*What is needed*.
Only the lines from the one containing "const flower = new THREE.Group();" down to the one containing "obj.parent = empty", inclusive, are to be quoted exactly.

*Data segment*.
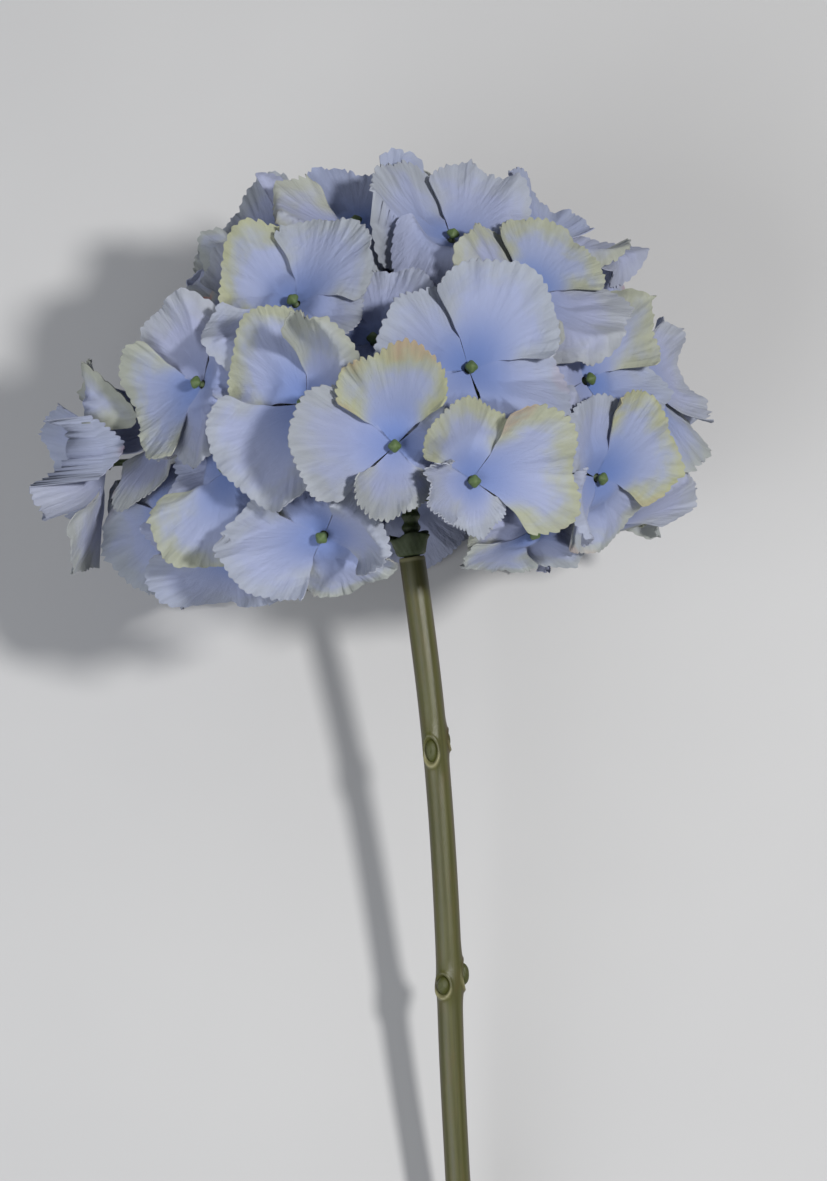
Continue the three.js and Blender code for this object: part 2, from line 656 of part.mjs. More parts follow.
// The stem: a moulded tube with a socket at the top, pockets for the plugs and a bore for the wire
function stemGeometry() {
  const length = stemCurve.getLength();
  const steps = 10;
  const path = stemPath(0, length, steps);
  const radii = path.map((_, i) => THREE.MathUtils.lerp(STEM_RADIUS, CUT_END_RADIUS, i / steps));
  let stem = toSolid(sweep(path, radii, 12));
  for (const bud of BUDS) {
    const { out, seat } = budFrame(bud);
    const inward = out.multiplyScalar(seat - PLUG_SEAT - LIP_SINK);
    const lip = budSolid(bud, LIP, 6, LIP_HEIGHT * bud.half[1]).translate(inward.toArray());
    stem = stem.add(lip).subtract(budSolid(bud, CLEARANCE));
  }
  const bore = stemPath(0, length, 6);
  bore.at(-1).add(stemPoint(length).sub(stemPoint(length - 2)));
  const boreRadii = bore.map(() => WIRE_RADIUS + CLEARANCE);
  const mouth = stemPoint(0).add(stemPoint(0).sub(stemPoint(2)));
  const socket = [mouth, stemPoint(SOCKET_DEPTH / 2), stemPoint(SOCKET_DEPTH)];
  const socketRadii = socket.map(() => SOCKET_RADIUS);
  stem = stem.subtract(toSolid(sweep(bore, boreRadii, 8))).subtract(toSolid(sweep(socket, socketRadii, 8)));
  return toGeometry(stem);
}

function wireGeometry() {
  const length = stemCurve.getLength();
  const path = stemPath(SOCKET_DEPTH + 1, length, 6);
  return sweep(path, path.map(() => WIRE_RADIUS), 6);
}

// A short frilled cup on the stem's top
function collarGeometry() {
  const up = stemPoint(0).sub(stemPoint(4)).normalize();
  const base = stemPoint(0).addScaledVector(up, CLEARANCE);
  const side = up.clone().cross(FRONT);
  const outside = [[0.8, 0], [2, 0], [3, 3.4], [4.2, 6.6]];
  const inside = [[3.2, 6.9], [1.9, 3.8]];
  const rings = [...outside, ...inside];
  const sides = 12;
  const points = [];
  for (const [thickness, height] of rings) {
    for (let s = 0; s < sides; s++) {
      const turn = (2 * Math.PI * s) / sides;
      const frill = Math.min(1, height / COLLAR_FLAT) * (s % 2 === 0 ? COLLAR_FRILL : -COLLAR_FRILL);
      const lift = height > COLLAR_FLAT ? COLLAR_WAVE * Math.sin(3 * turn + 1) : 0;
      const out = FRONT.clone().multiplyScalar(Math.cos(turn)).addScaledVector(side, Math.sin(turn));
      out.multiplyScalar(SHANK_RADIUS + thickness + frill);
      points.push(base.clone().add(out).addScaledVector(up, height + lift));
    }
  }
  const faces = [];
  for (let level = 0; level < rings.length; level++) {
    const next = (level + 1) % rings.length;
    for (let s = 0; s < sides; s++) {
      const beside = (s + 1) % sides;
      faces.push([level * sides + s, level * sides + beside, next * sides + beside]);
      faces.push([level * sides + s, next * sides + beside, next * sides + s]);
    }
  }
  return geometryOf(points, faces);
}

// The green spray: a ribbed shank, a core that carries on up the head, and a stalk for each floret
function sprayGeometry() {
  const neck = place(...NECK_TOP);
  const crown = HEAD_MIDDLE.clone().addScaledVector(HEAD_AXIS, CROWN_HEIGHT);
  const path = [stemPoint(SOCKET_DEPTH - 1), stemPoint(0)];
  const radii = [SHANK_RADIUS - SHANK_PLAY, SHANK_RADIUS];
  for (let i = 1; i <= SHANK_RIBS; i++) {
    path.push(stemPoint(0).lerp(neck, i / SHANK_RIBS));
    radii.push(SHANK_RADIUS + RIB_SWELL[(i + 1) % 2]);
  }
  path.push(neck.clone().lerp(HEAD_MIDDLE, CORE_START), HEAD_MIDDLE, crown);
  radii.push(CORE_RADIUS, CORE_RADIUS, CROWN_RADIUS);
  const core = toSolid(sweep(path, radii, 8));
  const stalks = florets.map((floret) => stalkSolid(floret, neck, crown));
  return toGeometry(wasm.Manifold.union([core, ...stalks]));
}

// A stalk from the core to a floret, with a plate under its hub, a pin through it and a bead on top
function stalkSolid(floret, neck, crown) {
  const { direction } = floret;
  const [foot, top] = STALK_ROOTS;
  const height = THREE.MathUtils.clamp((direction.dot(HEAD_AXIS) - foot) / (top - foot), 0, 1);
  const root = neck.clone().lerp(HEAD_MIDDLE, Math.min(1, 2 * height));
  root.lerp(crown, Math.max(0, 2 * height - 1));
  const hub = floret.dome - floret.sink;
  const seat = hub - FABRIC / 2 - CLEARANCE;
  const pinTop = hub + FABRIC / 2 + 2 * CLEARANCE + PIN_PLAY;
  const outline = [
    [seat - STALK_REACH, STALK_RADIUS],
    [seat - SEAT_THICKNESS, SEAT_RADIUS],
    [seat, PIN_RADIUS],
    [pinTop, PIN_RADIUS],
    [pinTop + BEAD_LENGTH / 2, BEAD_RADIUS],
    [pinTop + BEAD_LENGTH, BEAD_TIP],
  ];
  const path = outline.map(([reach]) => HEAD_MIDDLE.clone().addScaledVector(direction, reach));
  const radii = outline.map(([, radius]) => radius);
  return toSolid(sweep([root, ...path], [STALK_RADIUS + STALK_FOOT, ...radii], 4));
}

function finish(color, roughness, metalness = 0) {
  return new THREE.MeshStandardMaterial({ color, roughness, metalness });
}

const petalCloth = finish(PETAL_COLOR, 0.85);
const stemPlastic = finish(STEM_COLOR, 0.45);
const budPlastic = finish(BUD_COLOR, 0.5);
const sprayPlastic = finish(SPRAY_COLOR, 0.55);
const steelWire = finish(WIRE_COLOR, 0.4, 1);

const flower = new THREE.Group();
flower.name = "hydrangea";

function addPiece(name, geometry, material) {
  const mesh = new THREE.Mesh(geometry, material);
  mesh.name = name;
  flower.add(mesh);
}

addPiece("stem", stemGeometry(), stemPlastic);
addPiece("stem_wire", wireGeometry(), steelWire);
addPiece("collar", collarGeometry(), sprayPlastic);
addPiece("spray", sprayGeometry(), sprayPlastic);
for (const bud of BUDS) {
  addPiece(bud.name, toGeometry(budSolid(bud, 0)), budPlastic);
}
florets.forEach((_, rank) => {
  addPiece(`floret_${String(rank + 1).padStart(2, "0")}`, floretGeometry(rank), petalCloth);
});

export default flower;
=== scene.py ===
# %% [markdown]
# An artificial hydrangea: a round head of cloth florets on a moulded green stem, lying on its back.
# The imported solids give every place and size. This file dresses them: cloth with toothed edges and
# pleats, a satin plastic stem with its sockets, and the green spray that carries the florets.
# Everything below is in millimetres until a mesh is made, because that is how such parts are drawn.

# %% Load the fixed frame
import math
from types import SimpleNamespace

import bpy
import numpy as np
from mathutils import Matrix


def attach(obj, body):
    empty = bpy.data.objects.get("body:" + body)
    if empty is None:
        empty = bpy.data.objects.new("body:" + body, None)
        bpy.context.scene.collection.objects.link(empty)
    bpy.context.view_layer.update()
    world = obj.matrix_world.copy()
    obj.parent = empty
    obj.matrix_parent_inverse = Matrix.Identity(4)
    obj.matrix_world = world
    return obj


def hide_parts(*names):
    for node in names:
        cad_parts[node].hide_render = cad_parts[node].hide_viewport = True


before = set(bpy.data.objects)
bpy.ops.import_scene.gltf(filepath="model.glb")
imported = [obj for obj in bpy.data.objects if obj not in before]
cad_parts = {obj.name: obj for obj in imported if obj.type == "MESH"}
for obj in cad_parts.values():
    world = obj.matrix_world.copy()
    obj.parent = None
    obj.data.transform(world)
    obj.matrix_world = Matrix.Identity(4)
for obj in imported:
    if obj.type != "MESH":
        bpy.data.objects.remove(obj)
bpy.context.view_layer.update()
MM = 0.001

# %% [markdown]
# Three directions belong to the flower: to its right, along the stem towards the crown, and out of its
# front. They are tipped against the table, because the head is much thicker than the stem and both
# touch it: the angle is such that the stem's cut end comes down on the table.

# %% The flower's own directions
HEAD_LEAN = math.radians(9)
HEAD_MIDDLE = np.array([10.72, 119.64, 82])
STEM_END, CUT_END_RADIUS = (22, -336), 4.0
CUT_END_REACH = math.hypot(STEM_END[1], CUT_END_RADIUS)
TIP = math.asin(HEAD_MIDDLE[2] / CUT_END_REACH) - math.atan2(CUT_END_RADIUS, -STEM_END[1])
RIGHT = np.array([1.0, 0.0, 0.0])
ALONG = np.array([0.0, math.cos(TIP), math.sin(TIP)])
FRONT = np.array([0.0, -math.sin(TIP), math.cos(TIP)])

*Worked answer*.
const flower = new THREE.Group();
flower.name = "hydrangea";

function addPiece(name, geometry, material) {
  const mesh = new THREE.Mesh(geometry, material);
  mesh.name = name;
  flower.add(mesh);
}

addPiece("stem", stemGeometry(), stemPlastic);
addPiece("stem_wire", wireGeometry(), steelWire);
addPiece("collar", collarGeometry(), sprayPlastic);
addPiece("spray", sprayGeometry(), sprayPlastic);
for (const bud of BUDS) {
  addPiece(bud.name, toGeometry(budSolid(bud, 0)), budPlastic);
}
florets.forEach((_, rank) => {
  addPiece(`floret_${String(rank + 1).padStart(2, "0")}`, floretGeometry(rank), petalCloth);
});

export default flower;
=== scene.py ===
# %% [markdown]
# An artificial hydrangea: a round head of cloth florets on a moulded green stem, lying on its back.
# The imported solids give every place and size. This file dresses them: cloth with toothed edges and
# pleats, a satin plastic stem with its sockets, and the green spray that carries the florets.
# Everything below is in millimetres until a mesh is made, because that is how such parts are drawn.

# %% Load the fixed frame
import math
from types import SimpleNamespace

import bpy
import numpy as np
from mathutils import Matrix


def attach(obj, body):
    empty = bpy.data.objects.get("body:" + body)
    if empty is None:
        empty = bpy.data.objects.new("body:" + body, None)
        bpy.context.scene.collection.objects.link(empty)
    bpy.context.view_layer.update()
    world = obj.matrix_world.copy()
    obj.parent = empty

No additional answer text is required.